"Pop Singer" is a song by American singer-songwriter John Mellencamp (then under the stage name John Cougar Mellencamp), released in April 1989 from Mellencamp's tenth studio album, Big Daddy (1989). Mellencamp wrote the song himself, in response to how the music industry was attempting to hide his "real" image, which included adopting one of his previous stage names, Johnny Cougar. The single was moderately successful worldwide, reaching number one in Canada and New Zealand, number eight in Australia, and number 15 on the US Billboard Hot 100.

Background
In a 1987 interview with Creem, Mellencamp said, "The most crucial thing for me is that I want it to be real." Referring to his false image in his early years as a musician, Mellencamp was upset with the choices his manager made, including performing under the stage name "Johnny Cougar". Mellencamp wanted to focus solely on his music and not his image, so he began to exert more control over his musical career. As a result, he avoided common practices that musicians undertake, including meet-and-greets and radio station concerts. Many fans appreciated this change of style, particularly the devotion he had to his work.
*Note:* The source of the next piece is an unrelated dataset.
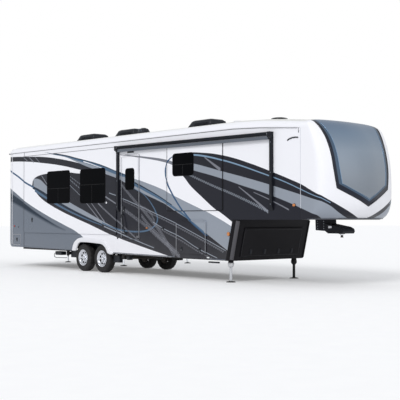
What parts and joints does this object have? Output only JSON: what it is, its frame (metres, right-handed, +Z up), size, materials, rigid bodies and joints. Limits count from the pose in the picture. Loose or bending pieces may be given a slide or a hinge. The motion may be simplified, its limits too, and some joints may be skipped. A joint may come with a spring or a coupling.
{
  "type": "fifth wheel travel trailer",
  "caption": "Tandem-axle fifth wheel travel trailer with gooseneck nose, slide-out rooms, entry and luggage doors, roof units, awning and landing legs.",
  "frame": {"origin": "on the ground, halfway along the body and on its centreline", "axes": "+X forward towards the hitch, +Y to the street side, +Z up"},
  "size_m": [13.908, 2.689, 4.1203],
  "materials": {
    "shell": "gloss white gelcoat with painted charcoal, silver and steel-blue bands",
    "dark_shell": "satin charcoal gelcoat",
    "frame_steel": "black chassis paint",
    "floor_board": "laminated floor board",
    "tyre": "black rubber",
    "wheel_rim": "polished aluminium",
    "tinted_glass": "black tinted frameless glazing",
    "black_plastic": "textured black plastic and black powder coat",
    "bare_aluminium": "satin aluminium and bright steel",
    "lamp_lens": "moulded red lens"
  },
  "bodies": {
    "trailer": {"air_unit_front": "black_plastic", "air_unit_middle": "black_plastic", "air_unit_rear": "black_plastic", "awning_arm_front": "black_plastic", "awning_arm_rear": "black_plastic", "awning_roller": "black_plastic", "axle_front": "frame_steel", "axle_rear": "frame_steel", "chassis_frame": "frame_steel", "door_frame": "shell", "floor_bay": "floor_board", "floor_living": "floor_board", "floor_upper": "floor_board", "front_cap": "shell", "kingpin": "bare_aluminium", "ladder": "bare_aluminium", "landing_leg_curb": "frame_steel", "landing_leg_street": "frame_steel", "pan_middle": "frame_steel", "pan_rear": "frame_steel", "pin_box": "frame_steel", "rear_cap": "shell", "roof": "shell", "roof_dome": "shell", "roof_vent": "black_plastic", "springs_curb": "frame_steel", "springs_street": "frame_steel", "tail_lamp_curb": "lamp_lens", "tail_lamp_street": "lamp_lens", "wall_curb": "shell", "wall_front_lower": "dark_shell", "wall_street": "shell"},
    "wheel_curb_rear": {"tyre_curb_rear": "tyre", "rim_curb_rear": "wheel_rim"},
    "wheel_curb_front": {"tyre_curb_front": "tyre", "rim_curb_front": "wheel_rim"},
    "wheel_street_rear": {"tyre_street_rear": "tyre", "rim_street_rear": "wheel_rim"},
    "wheel_street_front": {"tyre_street_front": "tyre", "rim_street_front": "wheel_rim"},
    "entry_door": {"entry_door": "shell", "window_entry": "tinted_glass"},
    "bay_door_curb": {"bay_door_curb": "shell"},
    "bay_door_street": {"bay_door_street": "shell"},
    "bay_door_front": {"bay_door_front": "dark_shell"},
    "room_living_curb": {"room_living_curb": "shell", "window_living_rear": "tinted_glass", "window_living_front": "tinted_glass"},
    "room_bedroom_curb": {"room_bedroom_curb": "shell", "window_bedroom": "tinted_glass"},
    "room_living_street": {"room_living_street": "shell", "window_dinette": "tinted_glass", "window_sofa": "tinted_glass"},
    "room_bedroom_street": {"room_bedroom_street": "shell", "window_wardrobe": "tinted_glass"}
  },
  "joints": [
    {"name": "wheel_curb_rear_spin", "type": "hinge", "parent": "trailer", "child": "wheel_curb_rear", "pos_m": [-2.505, -1.1195, 0.39], "axis": [0, 1, 0], "continuous": true},
    {"name": "wheel_curb_front_spin", "type": "hinge", "parent": "trailer", "child": "wheel_curb_front", "pos_m": [-1.555, -1.1195, 0.39], "axis": [0, 1, 0], "continuous": true},
    {"name": "wheel_street_rear_spin", "type": "hinge", "parent": "trailer", "child": "wheel_street_rear", "pos_m": [-2.505, 1.1195, 0.39], "axis": [0, 1, 0], "continuous": true},
    {"name": "wheel_street_front_spin", "type": "hinge", "parent": "trailer", "child": "wheel_street_front", "pos_m": [-1.555, 1.1195, 0.39], "axis": [0, 1, 0], "continuous": true},
    {"name": "entry_door_swing", "type": "hinge", "parent": "trailer", "child": "entry_door", "pos_m": [0.22, -1.293, 2.1], "axis": [0, 0, 1], "range_deg": [0, 170]},
    {"name": "bay_door_curb_lift", "type": "hinge", "parent": "trailer", "child": "bay_door_curb", "pos_m": [2.39, -1.293, 1.47], "axis": [-1, 0, 0], "range_deg": [0, 95]},
    {"name": "bay_door_street_lift", "type": "hinge", "parent": "trailer", "child": "bay_door_street", "pos_m": [2.39, 1.293, 1.47], "axis": [1, 0, 0], "range_deg": [0, 95]},
    {"name": "bay_door_front_lift", "type": "hinge", "parent": "trailer", "child": "bay_door_front", "pos_m": [4.05646, 0, 1.2856], "axis": [0, -1, 0], "range_deg": [0, 90]},
    {"name": "room_living_curb_slide", "type": "slide", "parent": "trailer", "child": "room_living_curb", "axis": [0, -1, 0], "range_m": [0, 0.8]},
    {"name": "room_bedroom_curb_slide", "type": "slide", "parent": "trailer", "child": "room_bedroom_curb", "axis": [0, -1, 0], "range_m": [0, 0.45]},
    {"name": "room_living_street_slide", "type": "slide", "parent": "trailer", "child": "room_living_street", "axis": [0, 1, 0], "range_m": [0, 0.8]},
    {"name": "room_bedroom_street_slide", "type": "slide", "parent": "trailer", "child": "room_bedroom_street", "axis": [0, 1, 0], "range_m": [0, 0.45]}
  ]
}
Mellencamp wrote "Pop Singer" in the midst of a divorce with Victoria Granucci, at which point he began to analyze what he had become as a musician, referring to his image as a "monster" in an interview with Rolling Stone magazine. He also claimed, "Things were changing. Everybody was having to kiss everybody's ass. If you want to be on MTV, then come here and do this. All these backroom deals were getting made. I was like, 'I don't want any part of this.'"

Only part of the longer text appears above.